At the top is a CDF of accumulated gross income vs. % of total returns that constitute that accumulated gross income. At the bottom is a chart that maps % of total returns into the incomes that constitute that %.

The question that I’m trying to answer with the chart is “what % of the total wealth is supplied by the ‘middle’ class?” Now, I’ve defined the middle class as returns between \$100-200k, but the beauty of using a CDF is that the chart doesn’t hide anything… you can tweak your definition, follow the same methodology, and arrive at an answer appropriate for your context. No deceptive grouping of buckets.

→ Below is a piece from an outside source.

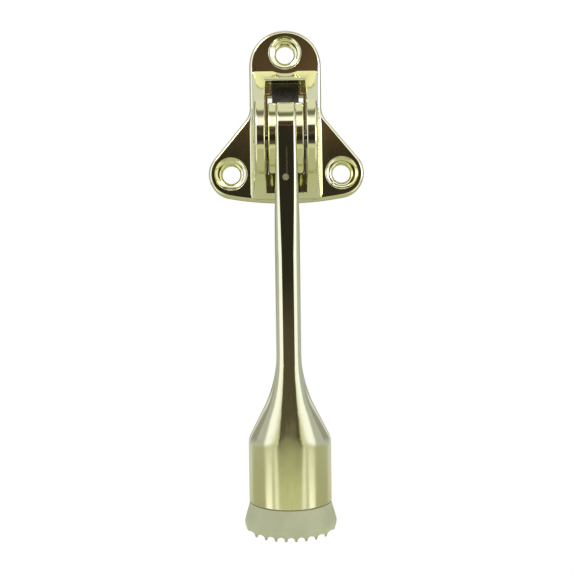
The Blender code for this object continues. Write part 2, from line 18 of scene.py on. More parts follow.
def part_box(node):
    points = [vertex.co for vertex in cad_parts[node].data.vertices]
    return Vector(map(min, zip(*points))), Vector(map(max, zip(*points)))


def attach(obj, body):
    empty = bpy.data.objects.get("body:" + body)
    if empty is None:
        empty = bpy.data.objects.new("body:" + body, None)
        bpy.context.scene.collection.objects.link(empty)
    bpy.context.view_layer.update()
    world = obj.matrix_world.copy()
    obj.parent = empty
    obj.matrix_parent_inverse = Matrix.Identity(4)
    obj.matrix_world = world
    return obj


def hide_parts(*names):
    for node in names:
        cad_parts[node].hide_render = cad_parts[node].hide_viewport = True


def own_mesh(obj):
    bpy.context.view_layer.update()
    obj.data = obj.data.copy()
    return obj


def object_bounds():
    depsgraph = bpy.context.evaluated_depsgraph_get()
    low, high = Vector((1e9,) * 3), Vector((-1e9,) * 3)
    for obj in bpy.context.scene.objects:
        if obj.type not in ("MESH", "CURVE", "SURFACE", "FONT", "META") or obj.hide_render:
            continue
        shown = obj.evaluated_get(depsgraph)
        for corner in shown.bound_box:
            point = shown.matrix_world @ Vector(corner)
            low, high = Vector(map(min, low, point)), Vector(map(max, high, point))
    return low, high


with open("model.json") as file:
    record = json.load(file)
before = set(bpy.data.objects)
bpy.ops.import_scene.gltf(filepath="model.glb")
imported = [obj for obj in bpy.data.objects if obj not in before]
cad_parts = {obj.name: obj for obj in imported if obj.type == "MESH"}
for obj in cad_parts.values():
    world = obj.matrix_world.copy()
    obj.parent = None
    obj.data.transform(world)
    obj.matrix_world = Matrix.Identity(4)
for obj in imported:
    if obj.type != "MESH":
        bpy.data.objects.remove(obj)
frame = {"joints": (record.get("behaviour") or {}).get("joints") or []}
cad_low, cad_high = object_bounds()

MM = 0.001
GAP = 0.3 * MM

base_low, base_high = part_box("mounting_base")
leaf_low, leaf_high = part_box("detent_spring")
pin_low, pin_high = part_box("pivot_pin")
PIVOT = Vector(frame["joints"][0]["pos_m"])
PIVOT_Z = PIVOT.z
PIVOT_PROJECTION = -PIVOT.y

# Screw plate
PLATE_TOP_Z = base_high.z
PLATE_BOTTOM_Z = base_low.z
PLATE_HALF_WIDTH = base_high.x
PLATE_THICKNESS = 3.5 * MM
PLATE_EDGE_RADIUS = 1.0 * MM
PLATE_BACK_EDGE = 0.25 * MM
NECK_RADIUS = 9.45 * MM
NECK_FILLET_RADIUS = 5.5 * MM
LOBE_RADIUS = 6.35 * MM
LOBE_Z = -24.75 * MM
SHOULDER_ANGLE = radians(50.2)

# Countersunk holes
HOLE_RADIUS = 2.38 * MM
COUNTERSINK_RADIUS = 4.15 * MM
COUNTERSINK_HALF_ANGLE = radians(41)
TOP_HOLE_Z = 7.0 * MM
LOWER_HOLE_X = 14.6 * MM
LOWER_HOLE_Z = -24.7 * MM
HEAD_RELIEF_RADIUS = 5.8 * MM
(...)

Now, granted, the concept of a CDF is probably beyond the scope of the average fox news viewer, but you can easily take the ideas here, move a few things around to make them more aesthetically pleasing, add a few sliders and dynamic highlighting, and you might have a visualization that people can understand themselves and play around with to make their own judgements.

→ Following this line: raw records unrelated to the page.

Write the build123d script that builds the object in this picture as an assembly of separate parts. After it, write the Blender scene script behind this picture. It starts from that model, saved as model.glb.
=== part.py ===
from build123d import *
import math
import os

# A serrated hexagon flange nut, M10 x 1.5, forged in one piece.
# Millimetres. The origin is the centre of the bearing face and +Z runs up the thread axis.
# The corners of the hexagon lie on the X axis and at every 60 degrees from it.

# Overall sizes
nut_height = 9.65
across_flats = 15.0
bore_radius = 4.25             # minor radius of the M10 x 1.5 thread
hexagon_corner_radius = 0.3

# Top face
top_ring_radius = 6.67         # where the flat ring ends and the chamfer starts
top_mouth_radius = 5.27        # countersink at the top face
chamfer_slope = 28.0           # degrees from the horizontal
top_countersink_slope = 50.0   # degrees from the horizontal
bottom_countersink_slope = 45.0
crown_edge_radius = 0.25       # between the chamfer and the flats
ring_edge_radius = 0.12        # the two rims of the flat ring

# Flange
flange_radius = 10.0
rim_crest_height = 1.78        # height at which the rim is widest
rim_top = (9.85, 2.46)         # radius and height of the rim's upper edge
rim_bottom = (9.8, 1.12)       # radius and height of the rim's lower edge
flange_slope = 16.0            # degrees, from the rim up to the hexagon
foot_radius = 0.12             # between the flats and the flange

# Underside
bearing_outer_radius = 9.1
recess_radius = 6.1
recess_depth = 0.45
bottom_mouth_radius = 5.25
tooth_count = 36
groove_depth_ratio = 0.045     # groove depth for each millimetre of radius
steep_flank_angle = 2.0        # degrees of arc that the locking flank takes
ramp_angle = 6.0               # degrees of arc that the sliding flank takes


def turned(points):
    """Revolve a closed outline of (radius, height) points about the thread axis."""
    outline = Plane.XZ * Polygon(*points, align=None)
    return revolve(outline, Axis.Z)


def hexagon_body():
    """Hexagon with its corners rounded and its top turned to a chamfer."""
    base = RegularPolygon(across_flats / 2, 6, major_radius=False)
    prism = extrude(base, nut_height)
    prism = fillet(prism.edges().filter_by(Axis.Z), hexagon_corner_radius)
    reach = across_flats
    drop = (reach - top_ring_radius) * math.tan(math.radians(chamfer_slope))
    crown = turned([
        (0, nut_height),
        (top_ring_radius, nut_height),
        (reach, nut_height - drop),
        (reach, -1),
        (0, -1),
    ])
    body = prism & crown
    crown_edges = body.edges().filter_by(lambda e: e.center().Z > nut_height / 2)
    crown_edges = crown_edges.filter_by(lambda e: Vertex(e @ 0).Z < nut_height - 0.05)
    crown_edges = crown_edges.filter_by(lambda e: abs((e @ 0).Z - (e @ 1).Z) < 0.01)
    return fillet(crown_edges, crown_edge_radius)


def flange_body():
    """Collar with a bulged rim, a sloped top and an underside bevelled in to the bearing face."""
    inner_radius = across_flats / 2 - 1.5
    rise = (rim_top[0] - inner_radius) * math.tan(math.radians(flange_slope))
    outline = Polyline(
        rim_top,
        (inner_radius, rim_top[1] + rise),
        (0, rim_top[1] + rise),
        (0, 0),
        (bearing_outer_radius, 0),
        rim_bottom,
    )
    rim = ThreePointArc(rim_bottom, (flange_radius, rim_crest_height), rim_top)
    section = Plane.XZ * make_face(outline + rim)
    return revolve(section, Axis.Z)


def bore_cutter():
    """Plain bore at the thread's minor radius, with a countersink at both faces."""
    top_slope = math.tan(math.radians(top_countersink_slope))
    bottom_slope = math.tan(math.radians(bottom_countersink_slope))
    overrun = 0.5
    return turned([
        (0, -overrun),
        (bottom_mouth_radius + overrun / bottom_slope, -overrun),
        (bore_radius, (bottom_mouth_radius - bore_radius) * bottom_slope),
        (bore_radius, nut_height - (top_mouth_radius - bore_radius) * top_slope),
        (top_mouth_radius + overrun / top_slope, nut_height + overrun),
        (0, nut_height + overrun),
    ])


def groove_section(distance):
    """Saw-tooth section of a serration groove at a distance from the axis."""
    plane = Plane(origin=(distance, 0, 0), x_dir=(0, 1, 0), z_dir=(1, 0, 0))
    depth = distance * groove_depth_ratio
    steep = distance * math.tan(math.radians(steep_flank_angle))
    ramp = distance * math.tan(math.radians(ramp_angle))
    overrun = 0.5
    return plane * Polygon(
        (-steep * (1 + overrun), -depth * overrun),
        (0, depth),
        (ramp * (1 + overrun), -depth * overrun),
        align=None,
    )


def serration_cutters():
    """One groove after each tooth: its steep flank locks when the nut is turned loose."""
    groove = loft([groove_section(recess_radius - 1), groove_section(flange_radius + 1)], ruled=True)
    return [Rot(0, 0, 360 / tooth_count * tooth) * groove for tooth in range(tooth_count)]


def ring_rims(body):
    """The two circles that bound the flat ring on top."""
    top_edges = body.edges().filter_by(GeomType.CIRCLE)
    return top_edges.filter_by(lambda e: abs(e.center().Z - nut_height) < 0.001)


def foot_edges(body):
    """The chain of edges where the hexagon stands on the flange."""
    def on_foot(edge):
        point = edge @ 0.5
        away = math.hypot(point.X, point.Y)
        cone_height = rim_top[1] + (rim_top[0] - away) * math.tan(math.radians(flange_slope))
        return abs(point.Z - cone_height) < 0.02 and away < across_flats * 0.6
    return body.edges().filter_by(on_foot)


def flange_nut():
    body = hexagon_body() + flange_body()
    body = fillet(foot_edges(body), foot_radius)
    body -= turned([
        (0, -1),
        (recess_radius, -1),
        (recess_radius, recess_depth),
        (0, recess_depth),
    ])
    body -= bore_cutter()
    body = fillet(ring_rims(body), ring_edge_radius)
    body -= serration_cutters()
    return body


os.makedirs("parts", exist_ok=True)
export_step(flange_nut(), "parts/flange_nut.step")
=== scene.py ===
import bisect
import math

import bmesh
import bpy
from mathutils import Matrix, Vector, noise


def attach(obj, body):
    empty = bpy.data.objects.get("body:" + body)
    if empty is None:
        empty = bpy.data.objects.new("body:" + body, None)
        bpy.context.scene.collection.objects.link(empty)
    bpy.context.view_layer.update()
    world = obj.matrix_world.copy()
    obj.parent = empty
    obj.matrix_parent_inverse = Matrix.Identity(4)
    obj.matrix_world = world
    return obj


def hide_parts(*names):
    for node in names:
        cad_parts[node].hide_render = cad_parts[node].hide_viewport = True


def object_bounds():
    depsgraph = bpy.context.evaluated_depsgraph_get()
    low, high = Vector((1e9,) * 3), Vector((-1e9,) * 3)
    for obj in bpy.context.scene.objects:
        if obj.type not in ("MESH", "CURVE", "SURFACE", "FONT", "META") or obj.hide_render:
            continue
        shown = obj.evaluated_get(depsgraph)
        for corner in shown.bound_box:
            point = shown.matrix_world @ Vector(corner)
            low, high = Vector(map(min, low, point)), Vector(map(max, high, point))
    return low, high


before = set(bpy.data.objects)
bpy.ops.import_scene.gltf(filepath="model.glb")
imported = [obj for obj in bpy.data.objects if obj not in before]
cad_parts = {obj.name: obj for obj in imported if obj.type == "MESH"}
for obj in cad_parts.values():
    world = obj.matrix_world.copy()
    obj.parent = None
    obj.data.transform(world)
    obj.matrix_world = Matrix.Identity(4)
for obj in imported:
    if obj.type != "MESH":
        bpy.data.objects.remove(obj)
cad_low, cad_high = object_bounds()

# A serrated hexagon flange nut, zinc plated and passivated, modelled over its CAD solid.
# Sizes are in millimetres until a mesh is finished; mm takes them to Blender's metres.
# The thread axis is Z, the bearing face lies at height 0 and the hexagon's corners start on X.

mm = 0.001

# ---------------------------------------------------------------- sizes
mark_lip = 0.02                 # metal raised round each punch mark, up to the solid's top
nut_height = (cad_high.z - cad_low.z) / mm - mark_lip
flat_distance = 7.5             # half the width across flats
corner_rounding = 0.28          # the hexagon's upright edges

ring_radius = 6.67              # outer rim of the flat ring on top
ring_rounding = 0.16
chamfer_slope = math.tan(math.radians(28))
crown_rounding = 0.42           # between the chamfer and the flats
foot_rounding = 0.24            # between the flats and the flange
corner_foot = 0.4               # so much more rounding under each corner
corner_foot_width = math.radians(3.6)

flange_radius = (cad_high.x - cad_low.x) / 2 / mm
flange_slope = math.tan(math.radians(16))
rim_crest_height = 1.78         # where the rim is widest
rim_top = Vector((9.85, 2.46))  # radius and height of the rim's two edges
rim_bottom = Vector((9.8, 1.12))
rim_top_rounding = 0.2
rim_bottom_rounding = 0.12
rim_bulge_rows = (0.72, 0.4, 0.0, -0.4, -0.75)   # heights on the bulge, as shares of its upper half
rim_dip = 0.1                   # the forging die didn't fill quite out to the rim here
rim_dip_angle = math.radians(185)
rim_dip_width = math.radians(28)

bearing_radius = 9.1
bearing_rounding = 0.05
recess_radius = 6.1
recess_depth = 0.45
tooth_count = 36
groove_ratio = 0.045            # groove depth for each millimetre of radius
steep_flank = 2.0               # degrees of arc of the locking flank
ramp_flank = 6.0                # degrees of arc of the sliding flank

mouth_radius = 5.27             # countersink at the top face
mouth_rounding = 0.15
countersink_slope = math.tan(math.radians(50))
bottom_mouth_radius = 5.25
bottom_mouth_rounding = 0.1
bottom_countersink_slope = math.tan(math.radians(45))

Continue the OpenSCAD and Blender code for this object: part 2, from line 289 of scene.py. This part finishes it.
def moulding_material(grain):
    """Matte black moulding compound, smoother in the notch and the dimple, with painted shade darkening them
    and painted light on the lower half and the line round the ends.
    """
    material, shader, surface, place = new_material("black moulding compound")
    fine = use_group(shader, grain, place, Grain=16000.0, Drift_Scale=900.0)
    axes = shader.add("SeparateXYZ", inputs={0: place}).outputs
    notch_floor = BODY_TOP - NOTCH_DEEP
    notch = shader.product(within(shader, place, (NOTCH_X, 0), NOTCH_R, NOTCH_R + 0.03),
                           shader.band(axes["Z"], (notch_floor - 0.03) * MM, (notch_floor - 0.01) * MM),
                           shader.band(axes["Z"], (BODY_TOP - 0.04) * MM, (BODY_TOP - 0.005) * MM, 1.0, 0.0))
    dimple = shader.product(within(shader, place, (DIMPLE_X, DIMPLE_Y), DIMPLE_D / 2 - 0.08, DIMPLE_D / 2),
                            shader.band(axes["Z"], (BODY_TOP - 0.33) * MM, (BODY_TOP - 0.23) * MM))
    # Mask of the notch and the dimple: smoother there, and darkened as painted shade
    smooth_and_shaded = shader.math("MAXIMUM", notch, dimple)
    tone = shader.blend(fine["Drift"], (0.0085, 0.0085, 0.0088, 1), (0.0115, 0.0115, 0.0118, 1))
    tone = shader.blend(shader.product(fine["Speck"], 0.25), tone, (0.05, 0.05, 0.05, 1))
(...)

• Bin-size aside, this graph’s most fundamental flaw (read “lie”) is that the information presented is irrelevant to the argument being made. The bar-height is in person-dollars, which says nothing about the ability of an individual to shoulder further tax-burden. (If I told you it took 500 man-hours to complete the project, do you know how hard I worked?) I’ll use a simple and absurd case to illustrate. Suppose that we have a million people making a dollar per year and one person making a thousand dollars per year. Chart the data with two bins, and the dollar-a-day bar is *one thousand times taller* than the higher-income bar. Look at all that wealth held by the lower class! Let’s tax it!